Rethinking how human capital is built
For years, policy and investment have prioritised expanding access to health and education services, often tracked through sector-specific gains. This has delivered measurable progress. Yet human capital does not emerge from systems or sectors in isolation. For children, it is forged in the realities of daily life, within homes, across communities, and through consistent access to adequate nutrition, clean water, healthcare, and opportunities to learn. These elements do not operate independently; they build on one another over time, shaping outcomes in ways that are both layered and mutually reinforcing. I’ve seen this in Rwanda, the Amazon and many other countries.

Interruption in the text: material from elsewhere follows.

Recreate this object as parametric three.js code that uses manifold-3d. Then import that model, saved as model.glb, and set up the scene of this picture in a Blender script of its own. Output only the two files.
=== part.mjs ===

World Vision’s 5toThrive policy briefing reinforces this point, calling for a decisive move away from fragmented interventions towards coordinated packages of support spanning health, nutrition, education, child protection and social protection that work in concert. Drawing on evidence from development accelerators, it shows that integrating services such as cash-plus programmes, early childhood development and parenting support can generate multiple, reinforcing gains, protecting children from overlapping risks while delivering stronger and more sustainable returns.
The highest return, at the earliest stage
If there is a moment to invest decisively, it is the earliest years. Over 90% of brain development occurs before the age of five. During this period, nutrition, early stimulation, healthcare and access to safe water and sanitation form the foundation for lifelong learning, health and productivity. These are not parallel investments; they are mutually reinforcing.
The economic case is equally compelling. Nutrition interventions alone can yield returns of up to US$23 for every US$1 invested. Early investment reduces future costs across health, education and social protection, while strengthening economic resilience. In fragile contexts, it is one of the few interventions that delivers both immediate and long-term dividends.
The Mbazi Water Supply System in Rwanda brings clean water to more than 30,000 people. It reaches 58 villages, connects six schools, one health centre, and three public offices, helping reduce waterborne diseases and improve hygiene. But it effects span deeper, giving families back precious time once spent walking long distances for water. This allows for investment in maternal health, early nutrition interventions, access to education and much more.
This is how human capital is built and nourished. Yet child-focused programming remains persistently underfunded.
What must happen next?
The implications for current financing debates, including IDA21 implementation and evolving approaches to fragility, conflict and violence, are immediate:
- First, early childhood must be further prioritised within development financing frameworks.
- Second, investments must be designed to integrate across sectors, reflecting the realities of children’s lives.
- Third, fiscal constraints must not systematically deprioritise children. Where debt limits spending, concessional financing and innovative approaches should protect essential services for children.
The choice is not between competing priorities. It is between short-term constraint and long-term resilience.
About the author:
Jean Baptiste Kamate, JBK is an international development executive and humanitarian expert overseeing World Vision’s operations in 83 countries. He has led operations across West and East Africa, including Mali, the Democratic Republic of Congo, and Rwanda. He holds a PhD from Regent University in Virginia Beach, USA.